:: Excerpted records ::

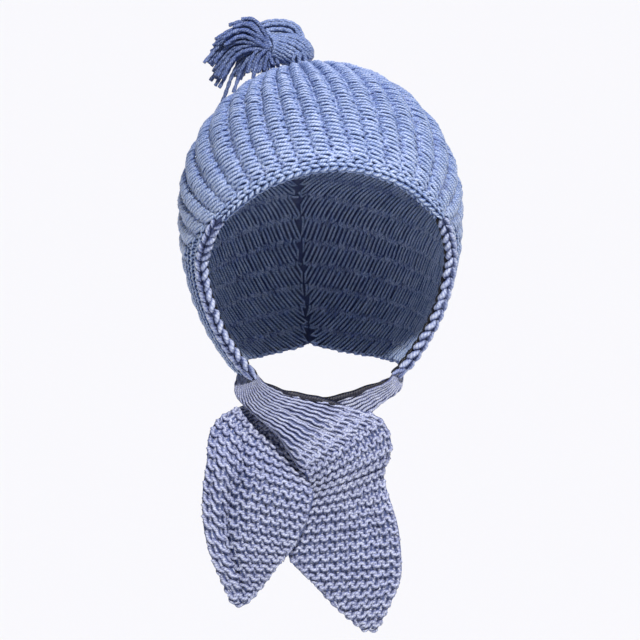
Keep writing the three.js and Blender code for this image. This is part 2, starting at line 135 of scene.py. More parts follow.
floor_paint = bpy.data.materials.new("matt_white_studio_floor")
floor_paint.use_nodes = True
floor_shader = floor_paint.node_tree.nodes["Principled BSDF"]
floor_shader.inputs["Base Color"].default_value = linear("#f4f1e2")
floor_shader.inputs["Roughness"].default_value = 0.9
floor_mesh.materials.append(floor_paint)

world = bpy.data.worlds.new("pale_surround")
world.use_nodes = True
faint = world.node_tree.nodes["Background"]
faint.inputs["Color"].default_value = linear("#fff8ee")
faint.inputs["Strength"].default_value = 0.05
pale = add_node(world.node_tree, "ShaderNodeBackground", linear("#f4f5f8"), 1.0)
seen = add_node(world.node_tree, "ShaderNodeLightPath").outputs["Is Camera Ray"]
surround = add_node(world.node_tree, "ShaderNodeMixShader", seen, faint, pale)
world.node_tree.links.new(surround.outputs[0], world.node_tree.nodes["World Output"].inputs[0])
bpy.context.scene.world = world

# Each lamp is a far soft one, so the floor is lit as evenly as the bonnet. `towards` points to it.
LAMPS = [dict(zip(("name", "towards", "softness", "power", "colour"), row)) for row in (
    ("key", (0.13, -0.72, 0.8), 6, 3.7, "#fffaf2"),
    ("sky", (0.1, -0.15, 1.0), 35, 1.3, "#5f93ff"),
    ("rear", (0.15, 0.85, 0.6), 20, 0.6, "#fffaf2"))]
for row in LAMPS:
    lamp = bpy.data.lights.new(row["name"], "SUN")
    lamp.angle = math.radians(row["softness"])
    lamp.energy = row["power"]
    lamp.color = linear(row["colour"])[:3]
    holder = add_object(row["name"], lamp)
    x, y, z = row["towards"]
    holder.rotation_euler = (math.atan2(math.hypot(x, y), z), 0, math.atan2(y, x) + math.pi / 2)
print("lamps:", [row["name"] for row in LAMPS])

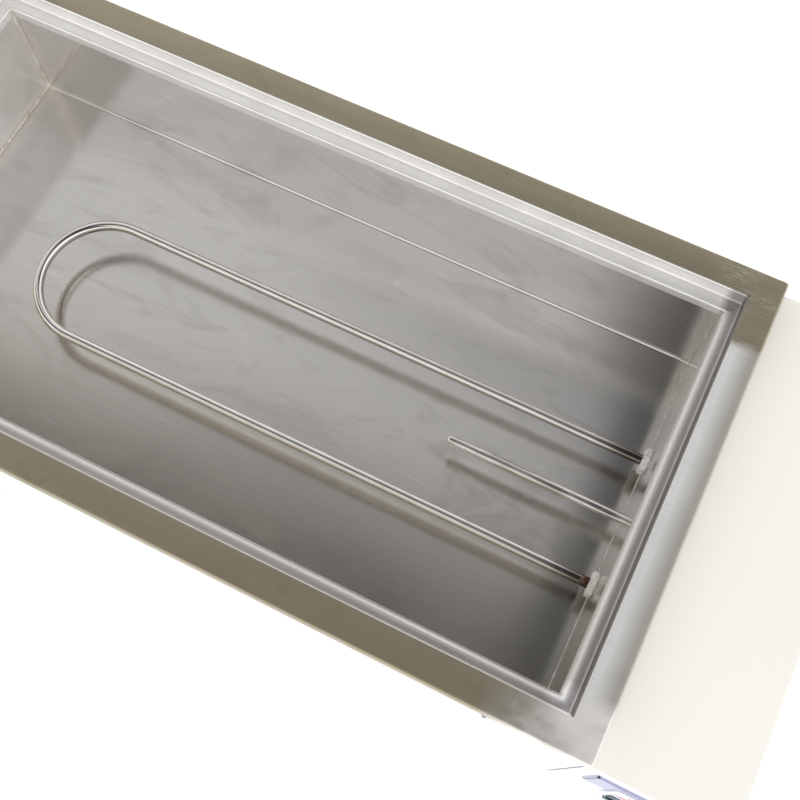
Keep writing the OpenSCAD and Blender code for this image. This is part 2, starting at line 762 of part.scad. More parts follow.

:::

> Job
Please reproduce the entire listing, exactly as shown.

> Response to this task
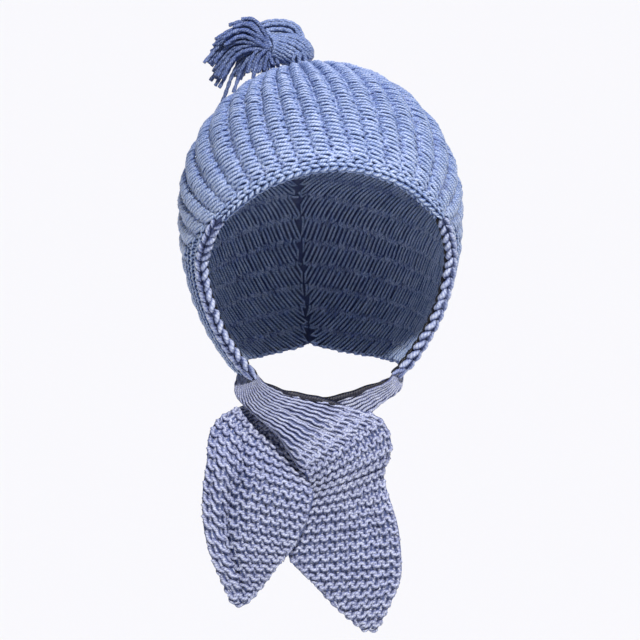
Keep writing the three.js and Blender code for this image. This is part 2, starting at line 135 of scene.py. More parts follow.
floor_paint = bpy.data.materials.new("matt_white_studio_floor")
floor_paint.use_nodes = True
floor_shader = floor_paint.node_tree.nodes["Principled BSDF"]
floor_shader.inputs["Base Color"].default_value = linear("#f4f1e2")
floor_shader.inputs["Roughness"].default_value = 0.9
floor_mesh.materials.append(floor_paint)

world = bpy.data.worlds.new("pale_surround")
world.use_nodes = True
faint = world.node_tree.nodes["Background"]
faint.inputs["Color"].default_value = linear("#fff8ee")
faint.inputs["Strength"].default_value = 0.05
pale = add_node(world.node_tree, "ShaderNodeBackground", linear("#f4f5f8"), 1.0)
seen = add_node(world.node_tree, "ShaderNodeLightPath").outputs["Is Camera Ray"]
surround = add_node(world.node_tree, "ShaderNodeMixShader", seen, faint, pale)
world.node_tree.links.new(surround.outputs[0], world.node_tree.nodes["World Output"].inputs[0])
bpy.context.scene.world = world

# Each lamp is a far soft one, so the floor is lit as evenly as the bonnet. `towards` points to it.
LAMPS = [dict(zip(("name", "towards", "softness", "power", "colour"), row)) for row in (
    ("key", (0.13, -0.72, 0.8), 6, 3.7, "#fffaf2"),
    ("sky", (0.1, -0.15, 1.0), 35, 1.3, "#5f93ff"),
    ("rear", (0.15, 0.85, 0.6), 20, 0.6, "#fffaf2"))]
for row in LAMPS:
    lamp = bpy.data.lights.new(row["name"], "SUN")
    lamp.angle = math.radians(row["softness"])
    lamp.energy = row["power"]
    lamp.color = linear(row["colour"])[:3]
    holder = add_object(row["name"], lamp)
    x, y, z = row["towards"]
    holder.rotation_euler = (math.atan2(math.hypot(x, y), z), 0, math.atan2(y, x) + math.pi / 2)
print("lamps:", [row["name"] for row in LAMPS])

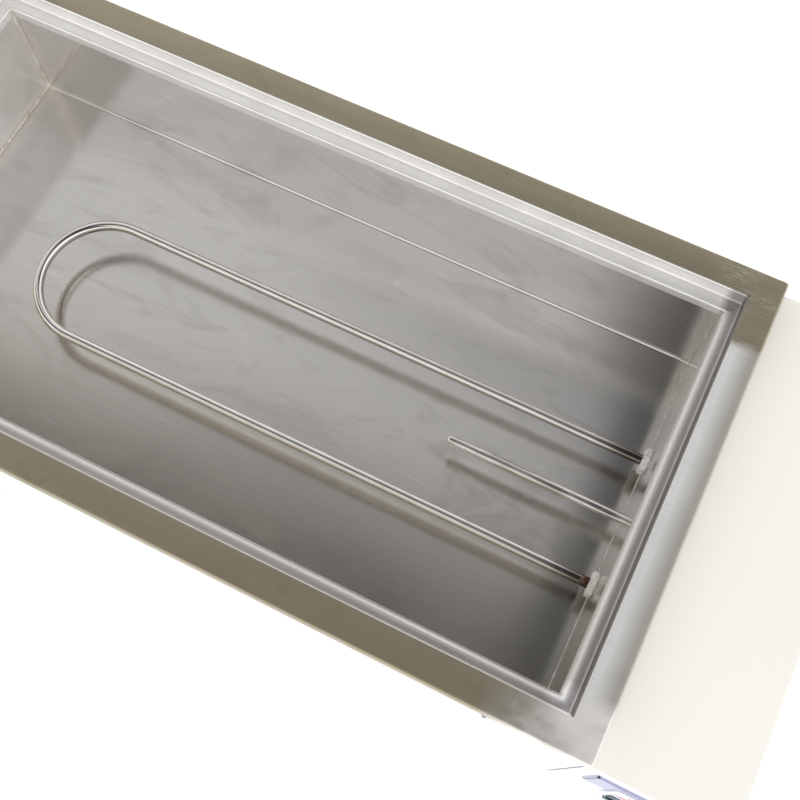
Keep writing the OpenSCAD and Blender code for this image. This is part 2, starting at line 762 of part.scad. More parts follow.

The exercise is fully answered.